> **Directions**: Below is a block of data; give all of it again word for word.

> **Data extract**:

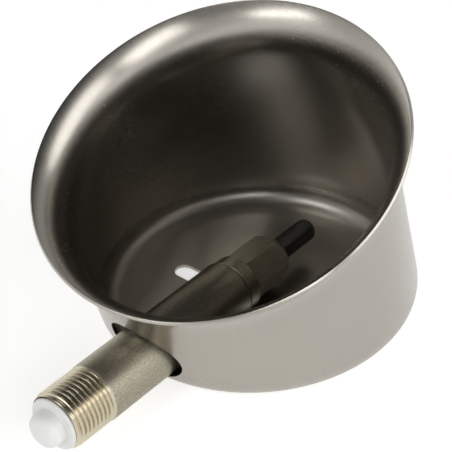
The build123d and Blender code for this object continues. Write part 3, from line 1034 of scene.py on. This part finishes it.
def soft_box(name, heading, rise, width, depth, power, distance=1.2):
    """A rectangular lamp that faces the part from a heading and rise in degrees."""
    data = bpy.data.lights.new(name, "AREA")
    data.shape = "RECTANGLE"
    data.size = width
    data.size_y = depth
    data.energy = power
    lamp = bpy.data.objects.new(name, data)
    bpy.context.scene.collection.objects.link(lamp)
    heading, rise = math.radians(heading), math.radians(rise)
    away = Vector(
        (math.cos(heading) * math.cos(rise), math.sin(heading) * math.cos(rise), math.sin(rise))
    )
    facing = (-away).to_track_quat("-Z", "Y").to_matrix().to_4x4()
    lamp.matrix_world = Matrix.Translation(away * distance) @ facing
    return lamp


# ---------------------------------------------------------------- add-on

OPERATORS = (
    MakeStage, MakeBowl, MakeLugs, MakePipe, MakeHead, MakePin, MakeSpring, MakePlug, DressInner
)
GROUPS = {
    "drinker_bowl": DrinkerBowl,
    "drinker_valve": DrinkerValve,
    "drinker_finish": DrinkerFinish,
    "drinker_stage": DrinkerStage,
}


class DrinkerPanel(bpy.types.Panel):
    """Lists the steps that build the bowl, with their sizes and colours"""

    bl_idname = "VIEW3D_PT_drinker"
    bl_label = "Drinking Bowl"
    bl_space_type = "VIEW_3D"
    bl_region_type = "UI"
    bl_category = "Drinker"

    def draw(self, context):
        for operator in OPERATORS:
            self.layout.operator(operator.bl_idname)
        for name, group in GROUPS.items():
            box = self.layout.box()
            for key in group.__annotations__:
                box.prop(getattr(context.scene, name), key)


def register():
    for group in GROUPS.values():
        bpy.utils.register_class(group)
    for name, group in GROUPS.items():
        setattr(bpy.types.Scene, name, bpy.props.PointerProperty(type=group))
    for operator in OPERATORS:
        bpy.utils.register_class(operator)
    bpy.utils.register_class(DrinkerPanel)


def unregister():
    bpy.utils.unregister_class(DrinkerPanel)
    for operator in reversed(OPERATORS):
        bpy.utils.unregister_class(operator)
    for name, group in GROUPS.items():
        delattr(bpy.types.Scene, name)
        bpy.utils.unregister_class(group)


def main():
    """Registers the add-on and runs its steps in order."""
    register()
    for operator in OPERATORS:
        group, name = operator.bl_idname.split(".")
        getattr(getattr(bpy.ops, group), name)()


if __name__ == "__main__":
    main()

> **Solved exercise**:
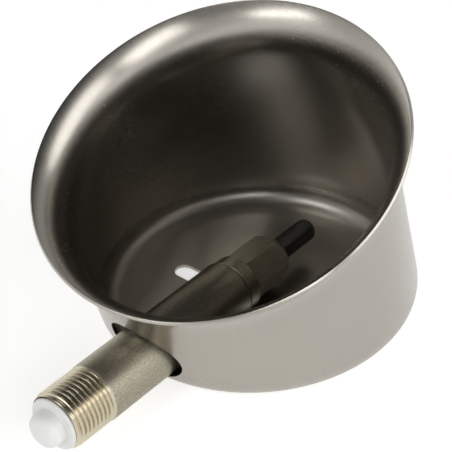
The build123d and Blender code for this object continues. Write part 3, from line 1034 of scene.py on. This part finishes it.
def soft_box(name, heading, rise, width, depth, power, distance=1.2):
    """A rectangular lamp that faces the part from a heading and rise in degrees."""
    data = bpy.data.lights.new(name, "AREA")
    data.shape = "RECTANGLE"
    data.size = width
    data.size_y = depth
    data.energy = power
    lamp = bpy.data.objects.new(name, data)
    bpy.context.scene.collection.objects.link(lamp)
    heading, rise = math.radians(heading), math.radians(rise)
    away = Vector(
        (math.cos(heading) * math.cos(rise), math.sin(heading) * math.cos(rise), math.sin(rise))
    )
    facing = (-away).to_track_quat("-Z", "Y").to_matrix().to_4x4()
    lamp.matrix_world = Matrix.Translation(away * distance) @ facing
    return lamp


# ---------------------------------------------------------------- add-on

OPERATORS = (
    MakeStage, MakeBowl, MakeLugs, MakePipe, MakeHead, MakePin, MakeSpring, MakePlug, DressInner
)
GROUPS = {
    "drinker_bowl": DrinkerBowl,
    "drinker_valve": DrinkerValve,
    "drinker_finish": DrinkerFinish,
    "drinker_stage": DrinkerStage,
}


class DrinkerPanel(bpy.types.Panel):
    """Lists the steps that build the bowl, with their sizes and colours"""

    bl_idname = "VIEW3D_PT_drinker"
    bl_label = "Drinking Bowl"
    bl_space_type = "VIEW_3D"
    bl_region_type = "UI"
    bl_category = "Drinker"

    def draw(self, context):
        for operator in OPERATORS:
            self.layout.operator(operator.bl_idname)
        for name, group in GROUPS.items():
            box = self.layout.box()
            for key in group.__annotations__:
                box.prop(getattr(context.scene, name), key)


def register():
    for group in GROUPS.values():
        bpy.utils.register_class(group)
    for name, group in GROUPS.items():
        setattr(bpy.types.Scene, name, bpy.props.PointerProperty(type=group))
    for operator in OPERATORS:
        bpy.utils.register_class(operator)
    bpy.utils.register_class(DrinkerPanel)


def unregister():
    bpy.utils.unregister_class(DrinkerPanel)
    for operator in reversed(OPERATORS):
        bpy.utils.unregister_class(operator)
    for name, group in GROUPS.items():
        delattr(bpy.types.Scene, name)
        bpy.utils.unregister_class(group)


def main():
    """Registers the add-on and runs its steps in order."""
    register()
    for operator in OPERATORS:
        group, name = operator.bl_idname.split(".")
        getattr(getattr(bpy.ops, group), name)()


if __name__ == "__main__":
    main()